16. Hukuk Dairesi 2013/6941 E. , 2013/8310 K.
"İçtihat Metni"MAHKEMESİ :KADASTRO MAHKEMESİ
Taraflar arasında görülen dava sonucunda verilen hükmün Yargıtay"ca incelenmesi istenilmekle; temyiz isteğinin süresinde olduğu anlaşıldı, inceleme raporu ve dosyadaki belgeler okundu, GEREĞİ GÖRÜŞÜLDÜ:
Uygulama kadastrosu sırasında eski 2268, 2936, 3145 parsel sayılı 21498,00, 20029,00 ve 9948,30 metrekare yüzölçümündeki taşınmazlar yeni 27886 ada 23, 22, 25 parsel olarak 21690,61, 18505,08 ve 9874,61 metrekare yüzölçümü ile tespit edilmiştir. Davacı ..., yasal süresi içinde, kendisine ait olan eski 3147 parsel sayılı 7645,27 metrekare yüzölçümündeki taşınmazın yenileme kadastro çalışmalarıi sonunda 27886 ada 26 parsel olarak 7498,76 metrekare yüzölçümü ile tespit edildiğini belirterek taşınmazın yüzölçümünde azalma meydana geldiği, komşu parsellerin yüzölçümünde ise artış olduğu, kendisine ait bir kısım yerin komşu parseller içinde ölçüldüğü iddiası ile dava açmıştır. Mahkemece yapılan yargılama sonunda verilen kesin süre içerisinde keşif gideri yatırılmadığından davanın reddine, dava konusu taşınmazların nitelik ve yüzölçümleri aynı kalarak tespit gibi tesciline karar verilmiş; hüküm, davacı tarafından temyiz edilmiştir.
3402 sayılı Kadastro Kanunu"nun 36. maddesinin ispat külfeti kendisine düşen taraf aleyhine uygulanabilmesi için, öncelikle taraflardan tanık ve diğer delil listelerinin alınması, dayanılan kayıtlar varsa celbedilip dosyaya konulması, komşu parsel tutanak ve dayanaklarının getirtilmesi, yerel bilirkişi adaylarının isimlerinin zabıta aracılığı ile tespit edilmesi, kısaca dosyanın keşfe hazır hale getirilmiş olması gerekir.
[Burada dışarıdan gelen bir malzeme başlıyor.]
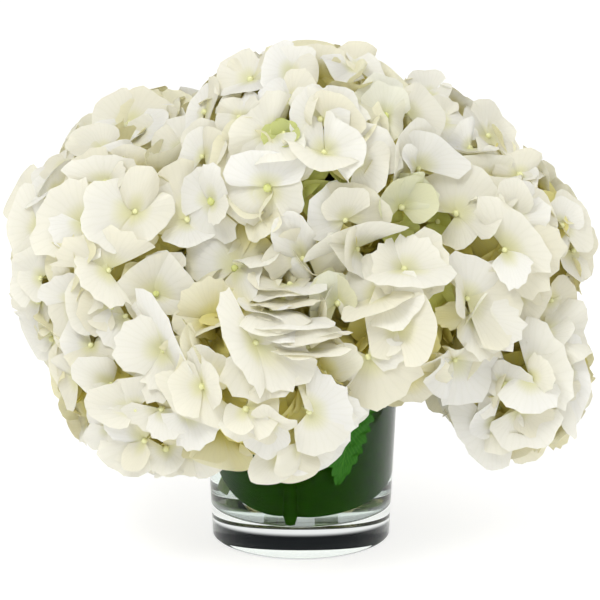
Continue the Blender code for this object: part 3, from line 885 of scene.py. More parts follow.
bud_kinds = bpy.data.collections.new("bud_kinds")
bud = bead_mesh("bud")
bm = bmesh.new()
bm.from_mesh(bud)
stalk = bmesh.ops.create_cone(
    bm,
    cap_ends=True,
    segments=PEDICEL_SIDES,
    radius1=PEDICEL_FOOT,
    radius2=PEDICEL_NECK,
    depth=PEDICEL_LENGTH,
)
bmesh.ops.translate(bm, verts=stalk["verts"], vec=(0, 0, -PEDICEL_LENGTH / 2))
bm.to_mesh(bud)
bm.free()
bud_kinds.objects.link(bpy.data.objects.new("bud", bud))
print("a bud of", len(bud.polygons), "faces")

# %% [markdown]
# One Geometry Nodes tree dresses a head. Its points are the seats of the sepals, and each point carries how
# its sepal is turned, how large it is and which kind it is. After the copies are made real, a noise moves
# every vertex a little, so that no two sepals are alike.

# %% Tree that sets sepals on their seats
SEAT_INPUTS = {
    "Seats": "NodeSocketGeometry",
    "Kinds": "NodeSocketCollection",
    "Waver": "NodeSocketFloat",
    "Waver Scale": "NodeSocketFloat",
    "Seed": "NodeSocketFloat",
    "Finish": "NodeSocketMaterial",
}


def seat_tree():
    """The tree and the identifiers of its inputs by name."""
    tree = bpy.data.node_groups.new("set_on_seats", "GeometryNodeTree")
    ports = {}
    for title, kind in SEAT_INPUTS.items():
        ports[title] = tree.interface.new_socket(title, in_out="INPUT", socket_type=kind).identifier
    tree.interface.new_socket("Head", in_out="OUTPUT", socket_type="NodeSocketGeometry")
    add = functools.partial(add_node, tree)
    given = add("NodeGroupInput").outputs
    kinds = add(
        "GeometryNodeCollectionInfo",
        {"Collection": given["Kinds"], "Separate Children": True, "Reset Children": True},
    )
    turn, grow, kind = (
        add("GeometryNodeInputNamedAttribute", {"Name": title}, data_type=data_type)
        for title, data_type in (("turn", "FLOAT_VECTOR"), ("grow", "FLOAT_VECTOR"), ("kind", "INT"))
    )
    copies = add(
        "GeometryNodeInstanceOnPoints",
        {
            "Points": given["Seats"],
            "Instance": kinds,
            "Pick Instance": True,
            "Instance Index": kind,
            "Rotation": turn,
            "Scale": grow,
        },
    )
    real = add("GeometryNodeRealizeInstances", {"Geometry": copies})
    noise = add(
        "ShaderNodeTexNoise",
        {"W": given["Seed"], "Scale": given["Waver Scale"], "Detail": 1.0},
        noise_dimensions="4D",
    )
    centred = add(
        "ShaderNodeVectorMath", {0: noise.outputs["Color"], 1: (0.5, 0.5, 0.5)}, operation="SUBTRACT"
    )
    shift = add("ShaderNodeVectorMath", {0: centred, "Scale": given["Waver"]}, operation="SCALE")
    moved = add("GeometryNodeSetPosition", {"Geometry": real, "Offset": shift})
    finished = add("GeometryNodeSetMaterial", {"Geometry": moved, "Material": given["Finish"]})
    add("NodeGroupOutput", {"Head": finished})
    return tree, ports


# %% Copies on seats
# One field carries each sepal's share of yellow-green from depth, which is partly painted shade.
SEAT_FIELDS = {
    "turn": "FLOAT_VECTOR",
    "grow": "FLOAT_VECTOR",
    "kind": "INT",
    "deep": "FLOAT",
    "tone": "FLOAT",
    "young": "FLOAT",
    "proud": "FLOAT",
}
WAVER_SCALE = 0.045 / MM
SEAT_TREE, SEAT_PORTS = seat_tree()


def set_on_seats(name, seats, kinds, waver, seed, finish):
    """The mesh of all the copies that stand on the seats."""
    cloud = bpy.data.meshes.new(f"{name}_seats")
    cloud.from_pydata([seat["place"] for seat in seats], [], [])
    for title, kind in SEAT_FIELDS.items():
        layer = cloud.attributes.new(title, kind, "POINT")
        field = "vector" if kind == "FLOAT_VECTOR" else "value"
        layer.data.foreach_set(field, np.ravel([seat[title] for seat in seats]))
    holder = scratch_object(name, cloud)
    grower = holder.modifiers.new("set_on_seats", "NODES")
    grower.node_group = SEAT_TREE
    inputs = {"Kinds": kinds, "Waver": waver, "Waver Scale": WAVER_SCALE, "Seed": seed, "Finish": finish}
    for title, value in inputs.items():
        grower[SEAT_PORTS[title]] = value
    return evaluated_mesh(holder)


print(SEAT_TREE.name, "has", len(SEAT_TREE.nodes), "nodes")

# %% [markdown]
# White sepals are thin soft tissue. They have no gloss but a faint sheen, they let light through, and veins
# fan out from the claw. Near the claw they keep the yellow-green of the young flower. Deep in the head they
# turn yellow-green too: partly the colour of the younger inner florets, and partly painted shade that stands
# in for the warm light deep between the layers. A plain white skin looks like plaster. A diffuse Principled
# skin mixed with Translucent looks alive, and attributes tell how young a floret is and how much
# yellow-green, painted shade included, it takes from its depth.

# %% Finish of the sepals
VEINS = 15
SEPAL_WANDER = 0.12 / MM
SEPAL_GRAIN = 1.4 / MM

# Hydrangea sepal: white living tissue, matt, with fine fanned veins.
sepal_skin, add = new_material("hydrangea_sepal")
uv = add("ShaderNodeUVMap", uv_map="blade")
split = add("ShaderNodeSeparateXYZ", {"Vector": uv})
around, outwards = split.outputs["X"], split.outputs["Y"]
place = add("ShaderNodeTexCoord").outputs["Object"]
wander = add("ShaderNodeTexNoise", {"Vector": place, "Scale": SEPAL_WANDER, "Detail": 2.0})
bent = add("ShaderNodeMath", {0: wander, 1: 0.05, 2: around}, operation="MULTIPLY_ADD")
fans = []
for veins, sharpness in ((VEINS, 0.35), (2 * VEINS, 0.3)):
    turn = add("ShaderNodeMath", {0: bent, 1: veins * math.pi}, operation="MULTIPLY")
    wave = add("ShaderNodeMath", {0: turn}, operation="SINE")
    flank = add("ShaderNodeMath", {0: wave}, operation="ABSOLUTE")
    field = add("ShaderNodeMath", {0: flank, 1: sharpness}, operation="POWER")
    fans.append(add("ShaderNodeMath", {0: 1.0, 1: field}, operation="SUBTRACT"))
fine_vein = add("ShaderNodeMath", {0: fans[1], 1: outwards}, operation="MULTIPLY")
fine_vein = add("ShaderNodeMath", {0: fine_vein, 1: 0.6}, operation="MULTIPLY")
vein = add("ShaderNodeMath", {0: fans[0], 1: fine_vein}, operation="MAXIMUM")
deep, tone, young = (
    add("ShaderNodeAttribute", attribute_name=title).outputs["Fac"] for title in ("deep", "tone", "young")
)
claw = add(
    "ShaderNodeMapRange",
    {"Value": outwards, "From Min": 0.42, "From Max": 0.0},
    interpolation_type="SMOOTHSTEP",
)
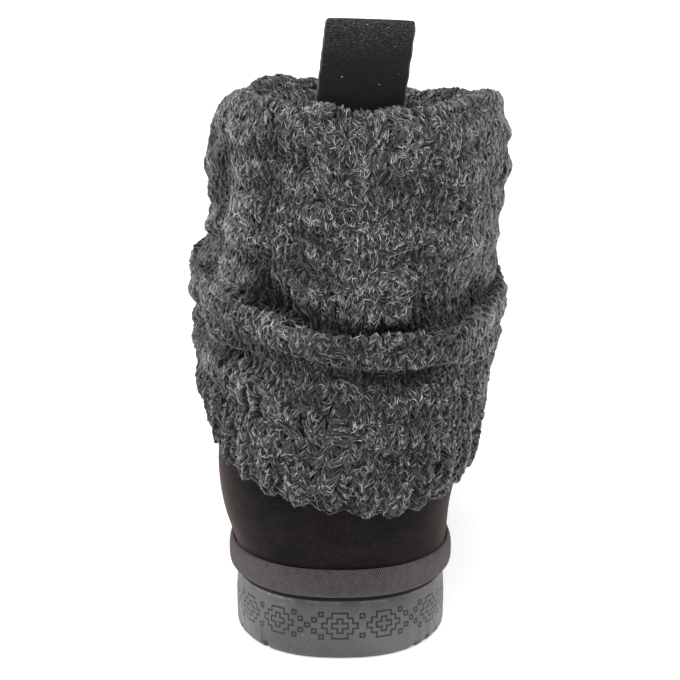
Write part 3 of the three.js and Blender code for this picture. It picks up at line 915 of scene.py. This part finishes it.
wool = Finish("marled_wool")
yarn_u, yarn_v, _ = wool.parts(wool.node("UVMap", {"uv_map": "Yarn"}))
# The tint attribute holds the marl's own shades together with painted light and shade: paler at the
# rim and on raised stitches, darker in the crease
tint = wool.node("Attribute", {"attribute_name": "tint"}, None, "Fac")
ply = ((yarn_u * 0.45 + yarn_v * 1.0) * 2 * np.pi).sine() * 0.5 + 0.5
yarn_sockets = {"X": yarn_u * 0.45, "Y": yarn_v * 13.0, "Z": tint * 40}
yarn_place = wool.node("CombineXYZ", None, yarn_sockets)
fibre = wool.noise(1.0, 3, yarn_place, 0.6)
streak = wool.noise(2600, 2, wool.place, 0.6)
light = (fibre.ease(0.46, 0.6) * 0.75 + ply * 0.1 + streak.ease(0.5, 0.75) * 0.15) * tint
wool.surface(
    Base_Color=wool.blend(light, shade(12, 10, 13), shade(111, 107, 111)),
    Roughness=0.95,
    Normal=wool.relief(fibre + ply * 0.6, 0.35),
    Specular_IOR_Level=0.15,
    Sheen_Weight=0.85,
    Sheen_Roughness=0.35,
    Sheen_Tint=shade(200, 196, 202),
)


def yarn_object(name, points, faces, tints_and_painted_light):
    """Yarn with its UV map, along and round it, and its tint, which carries painted light and shade.
    """
    made = mesh_object(name, points, faces, wool.material)
    count = len(tints_and_painted_light)
    along = np.linspace(0, leg_length, yarn_knots)[None] + rng.uniform(0, 90, (count, 1))
    k, s = np.meshgrid(np.arange(yarn_knots - 1), np.arange(yarn_sides), indexing="ij")
    corner_u = np.stack([along[:, k], along[:, k + 1], along[:, k + 1], along[:, k]], -1)
    corner_v = np.broadcast_to(np.stack([s, s, s + 1, s + 1], -1) / yarn_sides, corner_u.shape)
    side_uv = np.stack([corner_u, corner_v], -1).reshape(-1, 2)
    cap_u = np.concatenate([along[:, 0], along[:, -1]]).repeat(yarn_sides)
    cap_uv = np.stack([cap_u, np.tile(np.arange(yarn_sides) / yarn_sides, 2 * count)], -1)
    uv = made.data.uv_layers.new(name="Yarn")
    uv.data.foreach_set("uv", np.concatenate([side_uv, cap_uv]).ravel())
    layer = made.data.attributes.new("tint", "FLOAT", "POINT")
    layer.data.foreach_set("value", np.repeat(tints_and_painted_light, yarn_knots * yarn_sides))


all_columns, all_rows = np.meshgrid(np.arange(columns), np.arange(stitch_rows))
all_columns, all_rows = all_columns.ravel().astype(float), all_rows.ravel().astype(float)
lanes = all_columns % cable_columns
# A cable's first column is often purled, and the others seldom
purl_share = np.where(lanes < 1, 0.5, 0.07)
purled = (all_rows > rib_rows) & (rng.random(len(all_rows)) < purl_share)
lower_arc = purl_shape * [1, -0.55, 0.9] + [0, 0.95, 0]
cast_on_arc = purl_shape * [1.1, 0.5, 1] + [0, -0.35, 0]
yarn_taper = np.array([0.7, 1, 1, 0.7])
rim_key = 13
# The knit in four pieces, each with its first row and the row after its last
bands = [("knit_hem", 0, 20), ("knit_ankle", 20, 39), ("knit_shaft", 39, 58),
         ("knit_collar", 58, stitch_rows)]
legs = []
for name, first, after_last in bands:
    here = (all_rows >= first) & (all_rows < after_last)
    knit, purl = here & ~purled, here & purled
    cast_on = here & (all_rows == 0)
    sets = [(knit, leg_shape), (knit, leg_shape * [-1, 1, 1]),
            (purl, purl_shape), (purl, lower_arc), (cast_on, cast_on_arc)]
    found = [stitch_paths(all_columns[chosen], all_rows[chosen], shape) for chosen, shape in sets]
    paths, normals = (np.concatenate(each) for each in zip(*found))
    at_columns, at_rows = (np.concatenate([grid[chosen] for chosen, _ in sets])
                           for grid in (all_columns, all_rows))
    count = len(paths)
    radii = yarn_radius * rng.normal(1, 0.09, (count, 1)) * yarn_taper[None]
    points, faces = tubes(paths, normals, radii, yarn_sides)
    raised = relief(at_columns, at_rows + 0.5)
    folded = in_fold(at_columns, at_rows + 0.5)
    # Painted light: paler towards the rim, which faces the light from above, and more so the further
    # round to the front
    far = 1.7 - 0.7 * np.cos(at_columns / columns * 2 * np.pi)
    high = smooth(-7, 0, at_rows - row_near(rim_key, at_columns)) * far
    tints_and_painted_light = rng.normal(0.75, 0.22, count) * (1 + 0.34 * high)
    # Painted light and shade: raised stitches are lighter and sunk ones darker, and stitches in the
    # crease above the roll get painted shade
    tints_and_painted_light = np.clip(tints_and_painted_light * (1 + 0.4 * raised) * (1 - 0.7 * folded), 0.08, 1.7)
    yarn_object(name, points, faces, tints_and_painted_light)
    legs.append((paths, normals, radii, tints_and_painted_light))

hair = Finish("wool_fuzz")
# The tint attribute holds each fibre's own shade and the painted light and shade of its yarn
hair_tint_and_painted_light = hair.node("Attribute", {"attribute_name": "tint"}, None, "Fac")
hair.surface(
    Base_Color=hair.blend(hair_tint_and_painted_light, shade(10, 8, 11), shade(214, 210, 215)),
    Roughness=0.9,
    Specular_IOR_Level=0.3,
    Sheen_Weight=1.0,
    Sheen_Roughness=0.35,
)


# A few fibres stand off wildly, and about half of all are pale and the others dark
wild_share = 0.08
pale_share = 0.55


def fuzz(name, count, paths, normals, radii, tints_and_painted_light):
    """Loose fibres that run along the yarn and curl off it, as thin ribbons."""
    which = rng.integers(0, len(paths), count)
    place = rng.uniform(0.25, 2.6, count)
    k = place.astype(int)
    share = (place - k)[:, None]
    middle = paths[which, k] * (1 - share) + paths[which, k + 1] * share
    normal = normals[which, k]
    run = paths[which, k + 1] - paths[which, k]
    run -= normal * np.sum(run * normal, 1, keepdims=True)
    run /= np.linalg.norm(run, axis=1, keepdims=True) + 1e-9
    beside = np.cross(run, normal)
    aside = rng.uniform(-0.8, 0.8, count)
    thick = radii[which, 1]
    turn = rng.normal(0, 0.38, count)
    wild = rng.random(count) < wild_share
    turn = np.where(wild, rng.uniform(-1.5, 1.5, count), turn)
    bend = rng.normal(0, 0.9, count)
    length = rng.uniform(1.1, 2.8, count)
    lift = rng.exponential(0.16, count) + np.where(wild, 0.25, 0.0)
    # Each fibre lies close to the yarn at its root and stands off in its middle and at its tip
    points = []
    for at, lifted in ((0, 0.2), (0.5, 1), (1, 1)):
        angle = (turn + bend * (at - 0.5))[:, None]
        step = ((at - 0.5) * length)[:, None]
        out = (thick * np.sqrt(1 - 0.8 * aside ** 2) + 0.03 + lift * lifted)[:, None]
        points.append(middle + beside * (aside * thick)[:, None]
                      + (run * np.cos(angle) + beside * np.sin(angle)) * step + normal * out)
    points = np.stack(points, 1)
    facing = np.cross(np.gradient(points, axis=1), normal[:, None])
    facing /= np.linalg.norm(facing, axis=2, keepdims=True)
    width = rng.uniform(0.05, 0.1, (count, 1, 1)) * np.array([0.7, 1.0, 0.4])[None, :, None]
    fibre_corners = 6
    corners = np.stack([points - facing * width, points + facing * width], 2).reshape(-1, 3)
    base = np.arange(count)[:, None] * fibre_corners
    quads = np.concatenate([base + [[0, 1, 3, 2]], base + [[2, 3, 5, 4]]])
    made = mesh_object(name, corners, quads.tolist(), hair.material)
    layer = made.data.attributes.new("tint", "FLOAT", "POINT")
    is_pale = rng.random(count) < pale_share
    pale = rng.uniform(0.25, 1.0, count) ** 1.3
    shades = np.where(is_pale, pale, rng.uniform(0, 0.1, count))
    # Each fibre takes on the painted light and shade of its yarn
    shades = shades * np.clip(tints_and_painted_light[which] * 1.15, 0.15, 1.35)
    layer.data.foreach_set("value", np.repeat(shades, fibre_corners))


def joined(chosen):
    return [np.concatenate(each) for each in zip(*chosen)]


fuzz("fuzz_low", 43500, *joined(legs[:2]))
fuzz("fuzz_high", 41500, *joined(legs[2:]))

# The backing is a closed skin just under the yarn: wool coloured darker as painted shade of the
# knit's depths
backing_depth = 1.05
backing_wall = 0.8
core = Finish("wool_in_shadow")
core_strands = core.noise(900, 3, core.stretched(core.place, 1.0, 1.0, 0.4))
core.surface(
    Base_Color=core.blend(core_strands.ease(0.38, 0.6), shade(20, 18, 21), shade(88, 84, 88)),
    Roughness=1.0,
    Specular_IOR_Level=0.0,
    Normal=core.relief(core_strands, 0.6),
)
skin_rows, skin_columns = np.meshgrid(
    np.arange(stitch_rows + 1) * 1.0, np.arange(0, columns, 0.5), indexing="ij")
skin_normal = on_grid(fabric_normal, skin_columns, skin_rows)
skin_out = relief(skin_columns, skin_rows) - backing_depth
front_skin = on_grid(fabric, skin_columns, skin_rows) + skin_normal * skin_out[..., None]
back_skin = front_skin - skin_normal * backing_wall
skins = np.concatenate([front_skin, back_skin[::-1]]).reshape(-1, 3)
backing_faces = ring_faces(2 * len(skin_rows), 2 * columns, True)
backing = mesh_object("knit_backing", skins, backing_faces, core.material)
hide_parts("knit_sleeve")


# Pull loop
# A strap of black grained microfibre folded over and sewn inside the collar, its edges cut raw.

loop_width = 28
loop_thickness = 1.6
loop_rise = 25
loop_tuck = 22
loop_radius = 4.8
loop_sway = 3.2
loop_slant = 0.035
loop_corner_drop = 0.3
loop_rows = 97

strap = Finish("grained_strap")
strap_across, strap_along, _ = strap.parts(strap.node("UVMap", {"uv_map": "Strap"}))
strap_place = strap.stretched(strap.place, 1.0, 1.0, 2.2)
pebble = strap.node("TexVoronoi", {"feature": "SMOOTH_F1"}, {"Vector": strap_place, "Scale": 1400.0})
crinkle = strap.noise(1000, 4, strap_place, 0.65)
strap_cloud = strap.noise(90, 3)
bent = strap_along.ease(loop_tuck + 4, loop_tuck + loop_rise + 3)
dust = strap.noise(1000, 1).ease(0.78, 0.82)
fray = strap.noise(1700, 3)
raw_edge = (abs(strap_across) + fray * 0.7).ease(loop_width / 2 - 0.25, loop_width / 2 + 0.1)
# Painted light: the grain's pebbles are painted light and dark in place of their shading, and the
# strap's top, where it bends over towards the light above, is painted paler.
pale = strap.blend(pebble.ease(0.12, 0.5), shade(100, 92, 93), shade(25, 21, 22))
leather_with_painted_light = strap.blend(bent * bent * 0.85 + crinkle.ease(0.45, 0.7) * 0.12, shade(10, 8, 8), pale)
flecked = strap.blend(dust * 0.8, leather_with_painted_light, shade(205, 202, 200))
strap.surface(
    Base_Color=strap.blend(raw_edge * 0.6, flecked, shade(104, 96, 90)),
    Roughness=0.5 + 0.25 * strap_cloud,
    Specular_IOR_Level=0.22,
    Normal=strap.relief(pebble * (bent * 0.9 + 0.1) + crinkle * 0.5, 0.55),
)


def loop_line():
    """The strap's middle line from its outer end, up over the fold and down to its inner end."""
    leg = np.array([[0, -loop_tuck], [0, -loop_tuck / 2], [0, 2],
                    [-0.12 * loop_radius, 0.4 * loop_rise], [-0.2 * loop_radius, 0.72 * loop_rise]])
    bend = loop_rise * 0.28 - loop_thickness / 2
    angle = np.pi * np.arange(1, 6) / 6
    fold = leg[-1] + np.stack([loop_radius * (1 - np.cos(angle)), bend * np.sin(angle)], -1)
    opened = smooth(0, 0.72, leg[:, 1] / loop_rise)
    spread = (loop_thickness + clearance) + (2 * loop_radius - loop_thickness - clearance) * opened
    return np.concatenate([leg, fold, (leg + np.stack([spread, 0 * spread], -1))[::-1]])


loop_knots = loop_line()
knots_at = np.concatenate([[0], np.cumsum(np.linalg.norm(np.diff(loop_knots, axis=0), axis=1))])
strap_at = np.linspace(0, knots_at[-1], loop_rows)
middle = np.stack([through(knots_at, loop_knots[:, axis], strap_at) for axis in range(2)], -1)
strap_way = np.gradient(middle, axis=0)
strap_way /= np.linalg.norm(strap_way, axis=1, keepdims=True)
# The strap's section: across, as a share of its half width, and out, as one of its half thickness
left_edge = [(-1, 0.2), (-0.985, 0.8), (-0.95, 1)]
right_edge = [(0.95, 1), (0.985, 0.8), (1, 0.2)]
half_section = left_edge + [(a, 1) for a in np.linspace(-0.8, 0.8, 9)] + right_edge
section = np.array(half_section + [(-a, -b) for a, b in half_section])
free = np.clip(middle[:, 1] / loop_rise, 0, 1)[:, None]
narrowing = 1 - 0.07 * smooth(0.9, 1.0, free) ** 3
across = section[:, 0][None] * loop_width / 2 * narrowing
wobble = 0.12 * np.sin(strap_at[:, None] * 0.9) * np.sign(section[:, 0])[None]
proud = section[:, 1][None] * loop_thickness / 2
face_width = shaft_half_width - upper_wall - clearance - knit_wall
face_depth = shaft_half_depth - upper_wall - clearance - knit_wall
bow = face_depth * (1 - np.sqrt(1 - (across / face_width) ** 2)) * (1 - 0.85 * free)
leg_front = shaft_middle - face_depth + 2 * clearance + loop_thickness / 2
droop = loop_slant * across + loop_corner_drop * (across / (loop_width / 2)) ** 4
strap_points = np.stack([
    shaft_lean + across + wobble + loop_sway * free,
    leg_front + middle[:, :1] - strap_way[:, 1:] * proud + bow,
    collar_height + middle[:, 1:] + strap_way[:, :1] * proud - droop * free ** 2,
], -1)
strap_faces = ring_faces(loop_rows, len(section), False)
loop = mesh_object("pull_loop_strap", strap_points.reshape(-1, 3), strap_faces, strap.material)
strap_uv = loop.data.uv_layers.new(name="Strap")
for corner in loop.data.loops:
    row, place = divmod(corner.vertex_index, len(section))
    from_end = min(strap_at[row], strap_at[-1] - strap_at[row])
    strap_uv.data[corner.index].uv = (across[row, place], from_end)
bpy.ops.object.select_all(action="DESELECT")
loop.select_set(True)
bpy.context.view_layer.objects.active = loop
bpy.ops.object.mode_set(mode="EDIT")
bpy.ops.mesh.select_all(action="SELECT")
bpy.ops.mesh.fill_holes(sides=0)
bpy.ops.mesh.normals_make_consistent(inside=False)
bpy.ops.object.mode_set(mode="OBJECT")
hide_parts("pull_loop")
Bundan sonra belirlenecek keşif günü ile ilgili ara kararında hakim, katip, mübaşir, yerel bilirkişi adayları, taraf tanıkları, uzman bilirkişilere verilecek ücretler, vasıta parası ve yapılacak tebligatlarla ilgili masraflar kalemler halinde gösterilip, bu ücretlerin temini ve yatırılması için ilgililere makul bir süre tanınmalı, ilgiliye tanınacak süre ile keşif günü arasında da, bilirkişi adayları, taraf tanıkları ve uzman bilirkişilere çıkarılacak davetiyelerin muhatabına ulaşabilmesi için yine uygun bir sürenin bulunmasına özen gösterilmeli, bu ara kararına uymamanın sonuçları, hazır bulunan davacıya ihtar edilip, hazır bulunmayanlara usulen tebliğ edilmelidir.
Somut olayda; mahkemece verilen kesin süre içerisinde keşif giderinin yatırılmadığından bahisle mevcut delillere göre davanın reddine karar verilmiş ise de keşif ara kararının usul ve yasaya uygun olduğunu söylemek mümkün değildir. 17.01.2013 tarihli keşif ara kararında keşif günü belirtilmemiştir. Keşif günü belirlenmeden verilen keşif ara kararı usul ve yasaya aykırı olduğu gibi, bu şekilde verilen keşif ara kararına dayanarak davanın red edilmesi de doğru değildir. Açıklanan nedenlerle davacının temyiz itirazları yerinde görüldüğünden kabulü ile hükmün BOZULMASINA, bozma nedenine göre sair hususların incelenmesine yer olmadığına, peşin yatırılan temyiz karar harcının talep halinde temyiz edene iadesine, 17.09.2013 gününde oybirliğiyle karar verildi.